Bourne Ultimatum review
posted on 14 December 2007
A more refined game of hide-and-seek than that of its predecessors, 'The Bourne Ultimatum' offers up the kind of globe-trotting cat-and-mouse thrills that feel too good to be true, especially in a summer that’s been anything but.
Taking place six weeks after The Bourne Supremacy – that is, before it terrifically subverts that film’s studio-mandated Stateside coda – Jason Bourne (Matt Damon) is still after those who made him an assassin and subsequently bumped off his girlfriend. As such, he heads after Guardian reporter Simon Ross (Paddy Considine, impressively vulnerable for a change), whose series of articles concerning Bourne know too much to have been written without the benefit of some high-level source, who might in turn bring Bourne one step closer to the answers he still seeks. Meanwhile, in New York, CIA deputy director Noah Vosen (David Strathairn) finds himself enlisting the help of Pamela Landy (Joan Allen) to bring in Bourne and end matters once and for all.
Director Paul Greengrass (Supremacy, last year’s United 93) seems to rein in the more distracting tendencies of returning director of photography Oliver Wood and editor Christopher Rouse in creating a breakneck world where a single spoken word can spook the spooks across the pond, a moment’s hesitation can either expose your position or save your life, and where a conscience – or lack thereof – bears serious consequence. From train station evasion tactics to claustrophobic brawls to bumper-bashing car chases, all handled practically, Greengrass has shown perhaps his greatest dexterity yet at putting an audience in the midst of some very real – and very exciting – action sequences, enough to make Ultimatum work as well as a stand-alone action film as it does as a seriously satisfying series capper. (Of course, it also doesn’t hurt that John Powell’s latest score tops off already rim-splashing urgency levels.)

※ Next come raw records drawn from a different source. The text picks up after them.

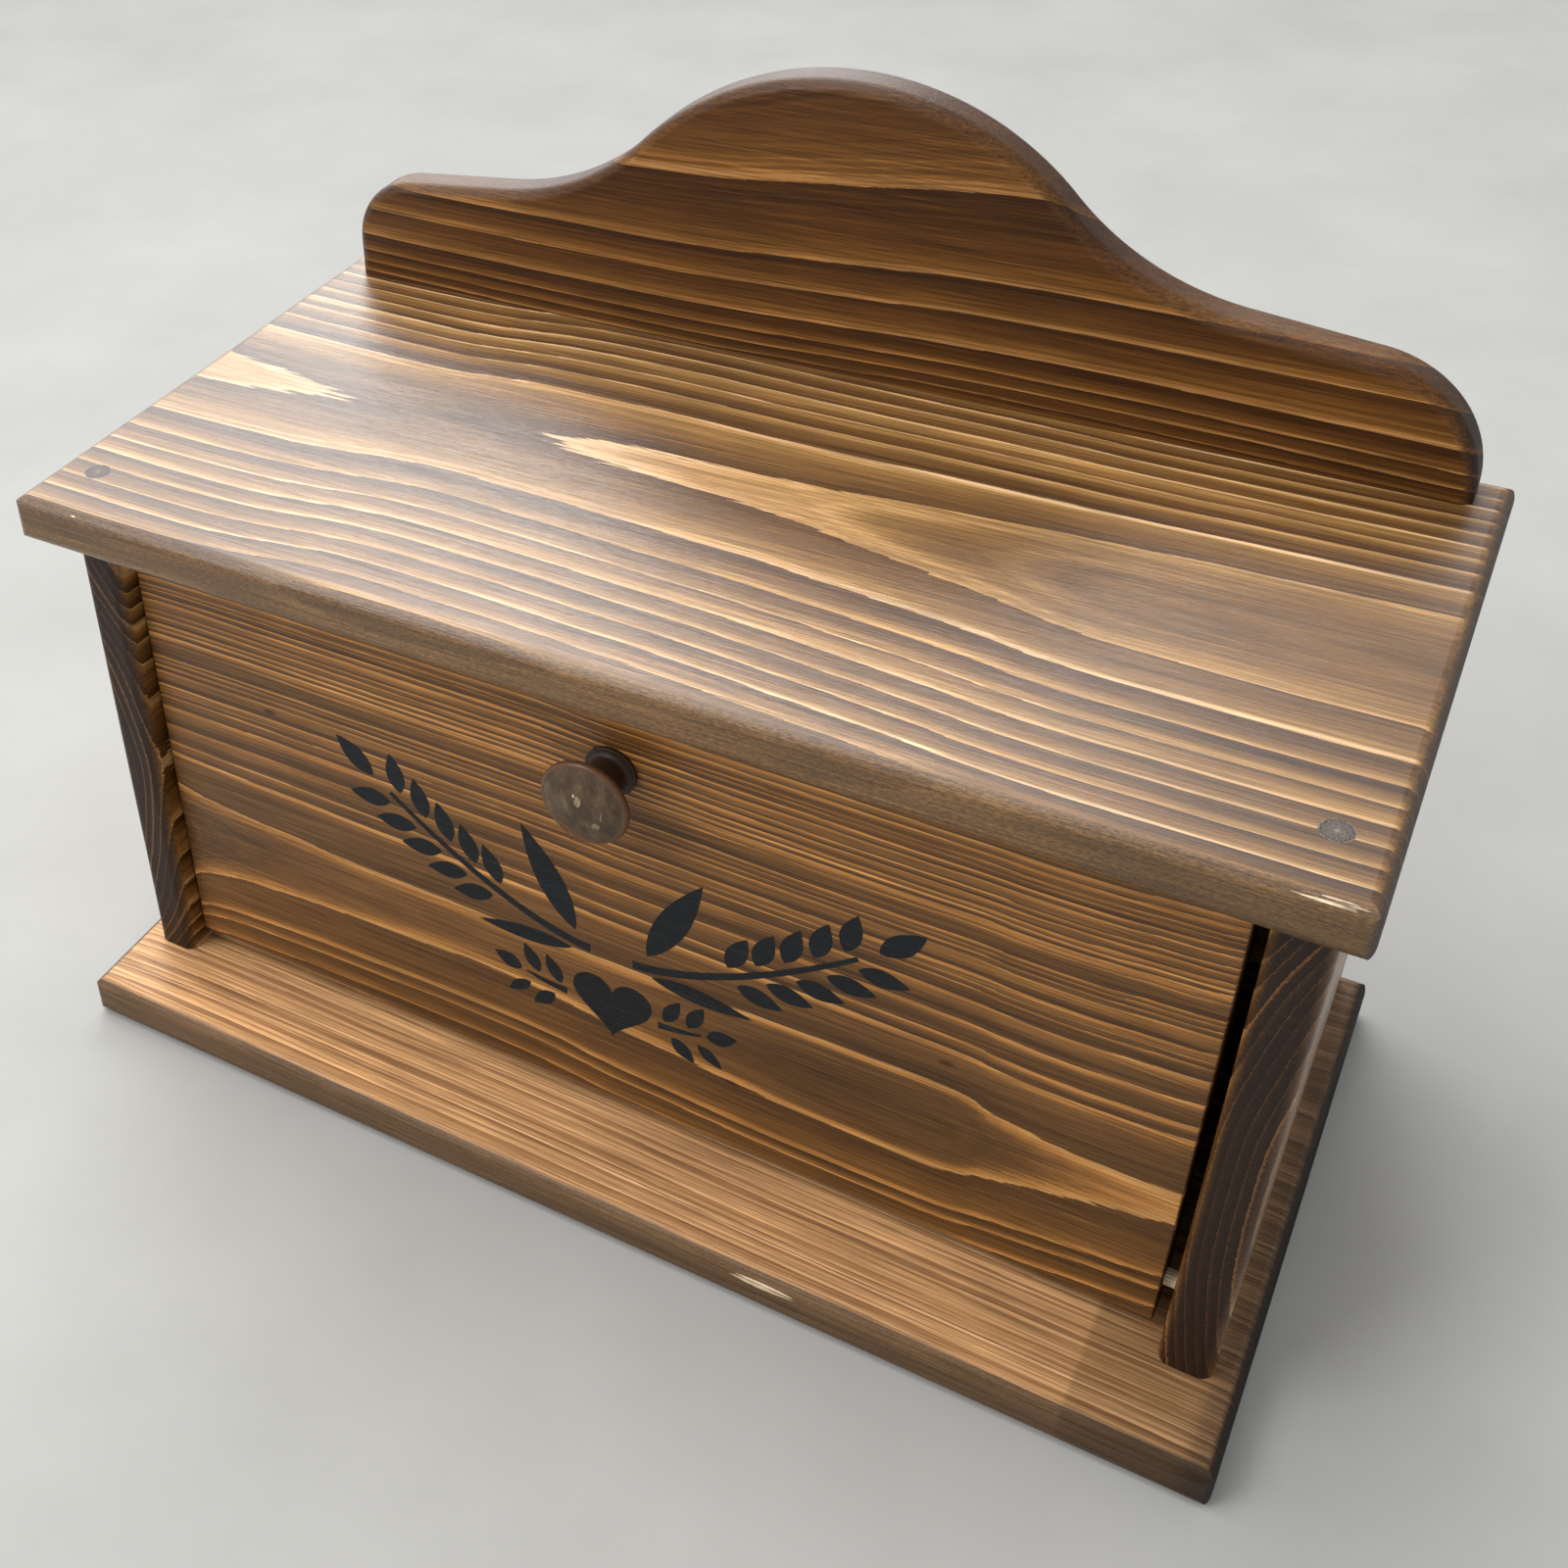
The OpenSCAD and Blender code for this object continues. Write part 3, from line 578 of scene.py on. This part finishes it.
def knob_wood(low, high):
    """Stained beech round an axis along Y, from the lowest and highest corner of the knob in mm."""
    made, tree = empty_material("turned_beech")
    board = board_space(tree, "Z", "XY")
    depth = add(tree, "SeparateXYZ", board).node.outputs["Z"]
    up, side, face = (low[2] + high[2]) / 2, (low[0] + high[0]) / 2, low[1]
    flat = add(tree, "VectorMath", board, (1, 1, 0), (-up, -side, 0), operation="MULTIPLY_ADD")
    reach = add(tree, "VectorMath", flat, operation="LENGTH").node.outputs["Value"]
    patch = streaks(tree, board, (0.10, 0.16, 0.16), 4.0, 0.62, 41.0)
    fleck = streaks(tree, board, (0.35, 1.6, 1.6), 3.0, 0.7, 43.0)
    tone = add(tree, "Math", fleck, 0.28, operation="MULTIPLY")
    tone = add(tree, "Math", patch, 0.72, tone, operation="MULTIPLY_ADD")
    wood = add(tree, "ValToRGB", add(tree, "MapRange", tone, 0.30, 0.70, 0.0, 1.0), stops=BEECH_STAIN)

    # The rim starts 14.6 mm from the axis, and the neck 5.5 mm behind the face.
    rim = add(tree, "MapRange", reach, 14.6, 16.6, 0.0, 0.75)
    wood = add(tree, "Mix", rim, wood, colour("63402a"), data_type="RGBA")
    # Painted shade: the neck and foot, behind the face, are mixed to near black.
    behind = add(tree, "MapRange", depth, face + 5.5, face + 8.5, 0.0, 0.92)
    wood = add(tree, "Mix", behind, wood, colour("2d1a0e"), data_type="RGBA")

    # Place, half sizes, colour and how broken up: the crushed centre, a rubbed spot and a scratch.
    marks = [
        ((up + 5.6, side - 1.9, face), (0.9, 0.7, 9), "c8bb9c", 0.6),
        ((up + 3.6, side - 0.4, face), (2.8, 1.8, 9), "988866", 1.0),
        ((up - 5.2, side + 6.0, face), (2.0, 2.2, 9), "857656", 1.0),
        ((up - 1.6, side + 8.2, face), (4.6, 0.28, 9), "9c8a60", 0.4),
    ]
    for spot, half, code, breakup in marks:
        wear_and_shade = add(tree, "MapRange", fleck, 0.5 - 0.14 * breakup, 0.52, 0.0, 2.2)
        wear_and_shade = add(tree, "Math", blob(tree, board, spot, half), wear_and_shade, operation="MULTIPLY")
        wear_and_shade = add(tree, "MapRange", wear_and_shade, 0.35, 0.75, 0.0, 0.9)
        wood = add(tree, "Mix", wear_and_shade, wood, colour(code), data_type="RGBA")
    bump = add(tree, "Bump", named=[("Strength", 0.4), ("Distance", 0.0003), ("Height", tone)])
    gloss = add(tree, "MapRange", patch, 0.35, 0.65, 0.38, 0.24)
    gloss = add(tree, "Math", behind, 0.2, gloss, operation="MULTIPLY_ADD")
    shader = add(tree, "BsdfPrincipled", named=[
        ("Base Color", wood), ("Normal", bump), ("Roughness", gloss), ("Specular IOR Level", 0.35),
    ])
    add(tree, "OutputMaterial", shader)
    return made


low, high = box_mm("door_knob")
nodes["door_knob"].data.materials[0] = knob_wood(low.tolist(), high.tolist())
print("knob:", [round(float(v), 1) for v in high - low], "mm over all")

# %% [markdown]
# ## Bare wood: dowels and plywood
# The pivot pins are birch dowels, cut to length and left bare, with their flutes pressed in by rollers:
# pale, fine and even, with brown flecks along the grain. The back is birch plywood under a thin stain.
# Its veneers were peeled off a turning log, which gives wide wavy figure on the faces, and its three
# plies show at the edges, the middle one across the others with a dark glue line on either side.

# %% Birch
def bare_wood(name, grain, across, seed, stops, grains, plies=None):
    """Unlacquered birch. plies: where the sheet starts and ends along its thickness, in mm."""
    made, tree = empty_material(name)
    board = board_space(tree, grain, across)
    figure = streaks(tree, board, grains, 4.0, 0.6, seed)
    fleck = streaks(tree, board, (0.15, 3.0, 3.0), 2.0, 0.6, seed + 3)

    # The contour lines of a slow noise are the figure of a peeled veneer.
    wave = add(tree, "Math", figure, 14.0, operation="MULTIPLY")
    wave = add(tree, "Math", wave, 1.0, operation="PINGPONG")
    wave = add(tree, "MapRange", wave, 0.0, 0.45, 0.0, 1.0)
    tone = add(tree, "Math", wave, 0.30, figure, operation="MULTIPLY_ADD")
    tone = add(tree, "Math", fleck, 0.6, tone, operation="MULTIPLY_ADD")
    wood = add(tree, "ValToRGB", add(tree, "MapRange", tone, 0.6, 1.4, 0.0, 1.0), stops=stops)
    if plies:
        # The depth counts the plies from 0 to 3: the middle one lies between glue lines at 1 and 2.
        depth = add(tree, "SeparateXYZ", board).node.outputs["Z"]
        count = add(tree, "MapRange", depth, *plies, 0.0, 3.0)
        middle = add(tree, "Math", count, 1.5, 0.5, operation="COMPARE")
        glue = add(tree, "Math", count, 1.5, operation="PINGPONG")
        glue = add(tree, "Math", glue, 1.0, 0.05, operation="COMPARE")
        edge = turned_faces(tree, grain, across[1])[1]
        middle = add(tree, "Math", middle, edge, operation="MULTIPLY")
        glue = add(tree, "Math", glue, edge, operation="MULTIPLY")
        wood = add(tree, "Mix", middle, wood, colour("8a6238"), data_type="RGBA")
        wood = add(tree, "Mix", glue, wood, colour("3a2413"), data_type="RGBA")
    bump = add(tree, "Bump", named=[("Strength", 0.4), ("Distance", 0.0002), ("Height", fleck)])
    shader = add(tree, "BsdfPrincipled", named=[
        ("Base Color", wood), ("Normal", bump), ("Roughness", 0.6),
    ])
    add(tree, "OutputMaterial", shader)
    return made


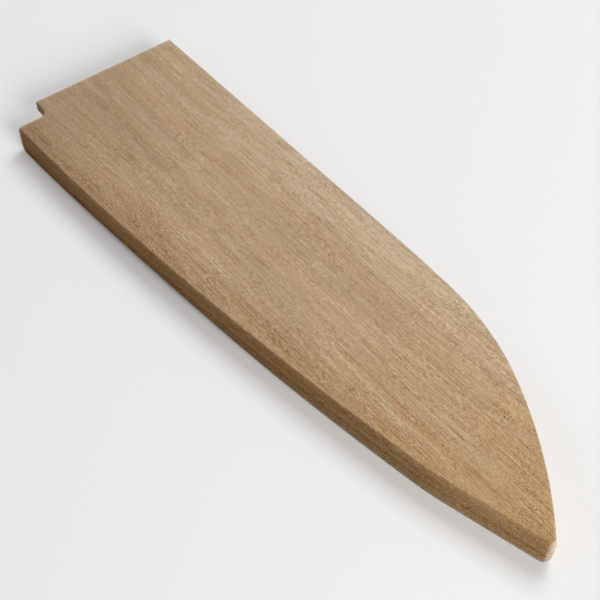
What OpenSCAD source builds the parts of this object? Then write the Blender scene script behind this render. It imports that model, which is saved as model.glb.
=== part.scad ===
// Wooden blade guard for a broad kitchen knife, laid flat on its back board.
// Two boards are glued over a middle layer of three pieces, which leaves a
// pocket as thick as the blade. The pocket is open at the mouth and at the heel step.
// X runs from the mouth to the nose, +Y is the spine side, +Z is up.

/* [Outline] */
// Length from the mouth to the nose, before its corner is rounded
guard_len = 191.4; // [187:0.2:196]
// Width at the heel, from the spine edge to the belly edge
guard_w = 56.8; // [54:0.2:60]
// Where the straight part of the spine edge ends, as a share of the length
spine_share = 0.535; // [0.52:0.005:0.55]
// Radius of the slow curve that follows the straight part
lead_r = 550; // [500:10:640]
// Where the shoulder's curve begins, as a share of the length
shoulder_share = 0.66; // [0.65:0.005:0.67]
// Radius of the shoulder's curve
shoulder_r = 77; // [74:0.5:82]
// Where the nose's curve begins, as a share of the length
nose_share = 0.807; // [0.79:0.001:0.82]
// Radius of the curve from the shoulder to the nose
nose_r = 126; // [114:1:136]
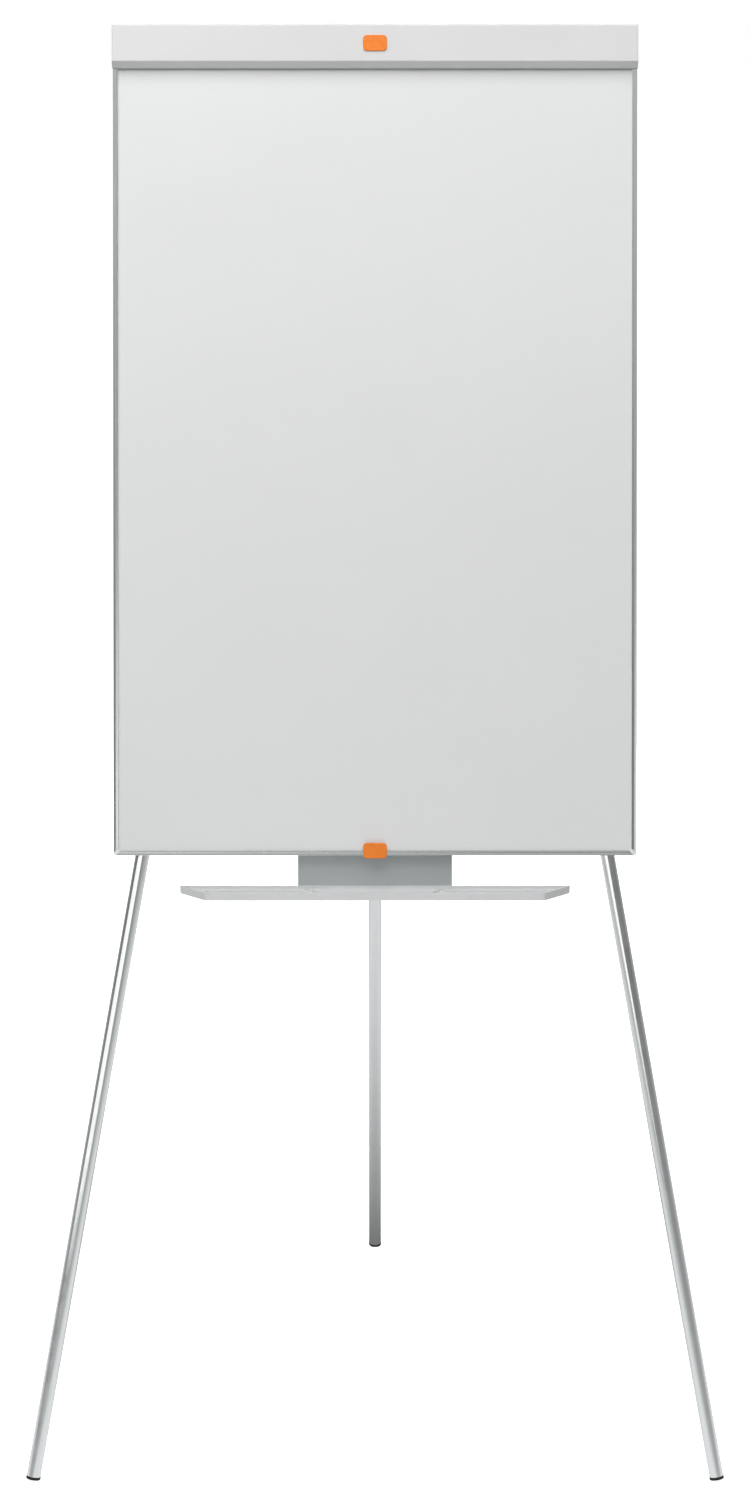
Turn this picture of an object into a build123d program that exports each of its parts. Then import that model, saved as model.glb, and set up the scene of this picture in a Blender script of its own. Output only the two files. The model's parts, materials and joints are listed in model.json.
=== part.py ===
from build123d import *
import math
import os

# Tripod flipchart easel: a framed whiteboard leaning back on two splayed front legs and one
# rear leg, with a hinged pad clamp along the top and a pen tray under the lower rail.
# Units are millimetres. +Z is up, the board faces -Y, and the origin is on the floor at the
# middle of the footprint. Left and right are as seen from the front.

# ---- driving dimensions -------------------------------------------------------------------
BOARD_WIDTH = 700.0        # outside of the frame
BOARD_HEIGHT = 1096.0      # outside of the frame, along the board
SILL_HEIGHT = 833.0        # lower edge of the board above the floor
LEAN = 12.5                # board and front legs, degrees from vertical
REAR_LEAN = 12.5           # rear leg, degrees from vertical
SPLAY = 10.0               # front legs, degrees from the board's centre line

PANEL_THICKNESS = 10.0     # steel face + core + steel back
FACE_SHEET = 0.6
BACK_SHEET = 0.4
FRAME_FRONT = 1.8          # frame lip proud of the writing surface
FRAME_BACK = 12.0          # frame depth behind the writing surface
FRAME_WALL = 1.4
FRONT_LIP = 6.4
REAR_LIP = 14.0
LIP_GAP = 0.1
COVE_EDGE = 0.5            # flat land each side of the hollow along the front lip
COVE_DEPTH = 0.6

UPPER_RADIUS = 11.0        # upper leg tube
LOWER_RADIUS = 9.5         # lower leg tube
TUBE_WALL = 1.0
FRONT_AXIS_BACK = 31.0     # front leg axes behind the writing surface
REAR_AXIS_BACK = 52.0      # rear leg pivot behind the writing surface
PIVOT_UP = 1040.0          # all three pivots, along the board from its lower edge
PIVOT_ACROSS = 130.0       # front leg pivots from the centre line
PIVOT_RADIUS = 4.0
TUBE_OVERHANG = 18.0       # tube above its pivot
FRONT_UPPER = 1032.0       # pivot to the lower end of the upper tube
REAR_UPPER = 1205.0
OVERLAP = 110.0            # lower tube held inside the upper one at full length
FOOT_THICKNESS = 4.0       # rubber under the end of the tube
FOOT_RISE = 1.35           # end of the rubber to the floor, on the tube's axis
FOOT_EDGE = 0.8
COLLAR_RADIUS = 15.6
COLLAR_ABOVE = 38.0
COLLAR_BELOW = 12.0
LEVER_BACK = 23.0          # lever pin from the tube's axis
LEVER_REACH = 46.0
RUNNING_FIT = 0.05

CLAMP_TOP = 1107.4
CLAMP_BEND = 1058.3
CLAMP_EDGE = 1050.6
CLAMP_FRONT = 14.0         # clamp face in front of the writing surface
CLAMP_EDGE_FRONT = 3.2
CLAMP_HALF = 350.6
CLAMP_WALL = 1.5
CLAMP_CAP = 2.0
HINGE_BACK = 7.5
HINGE_UP = 1102.0
HINGE_PIN_RADIUS = 2.0

HOOK_RAIL_LOW = 1066.0
HOOK_RAIL_HIGH = 1084.0
HOOK_RAIL_DEPTH = 6.0
HOOK_RAIL_HALF = 336.0
HOOK_ACROSS = 200.0

TRAY_UP = -41.2            # where the tray's top meets its bracket, along the board
TRAY_HALF = 262.0
TRAY_DEPTH = 37.0
TRAY_HEIGHT = 10.0
TRAY_END = 36.0            # each end is cut back by this much towards the front
TRAY_RIM = 2.2
TRAY_FLOOR = 4.2           # floor below the rim
WELL_DEPTH = 3.0           # pen wells below the floor
WELL_END_MARGIN = 4.2      # well ends to the tray's slanted ends, across
TRAY_CORNER = 7.0          # rounding between the front lip and each slanted end
LEDGE = 8.4                # shelf behind each pen well
BRACKET_HALF = 103.5
BRACKET_BACK = 12.2
BRACKET_WALL = 1.5
BRACKET_TOP = 26.0

BADGE_LENGTH = 32.0
BADGE_HEIGHT = 21.0
BADGE_THICKNESS = 1.6
BADGE_CORNER = 5.5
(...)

There is a comfort to be taken in the fact that the Bourne films, based on the novels of Robert Ludlum, are indeed a series instead of some endless spy-centric franchise. Damon has continued to underplay his amnesiac assassin to increasingly commendable effect, but more than that, his story has been one that concerns a government perpetually covering its ass, and it’s this aspect that garners the most attention and even the most humor in the series. The Ross subplot is simply one occasion on which the price of one man being intimidated by authority is demonstrated; on the flip side, Vosen and his keyboard jockeys fear just as much the prospect of a single man taking them to task for their erred ways, and the humor develops from Bourne’s chronic ability to humiliate them in the process. While more escapist espionage fare offers the allure of girls, gadgets, and guns, the Bourne films provide far more satisfaction by channeling the undeniably sketchy political and technological climate of this day and age and allowing one angry American to right all of the wrongs, on our behalf and by his own visceral means. Damon’s already had Courage Under Fire; this is arguably courage after it, and the phrase “Look at what they make you give” – repeated from Identity – bears even greater weight in the here and now.
For all of its high-tech immediacy, 'Ultimatum' still evokes the likes of Friedkin and Frankenheimer at their paranoid peaks and makes for thrills likely to go undated henceforth. As well wrapped-up as this series is – and boy, is it – I still wouldn’t want to refuse the prospect of more Jason Bourne, even if he’s unlikely to ever top himself. In the words of Moby, whose “Extreme Ways” has accompanied the end credits of each installment: I would stand in line for this. There’s always room in life for this.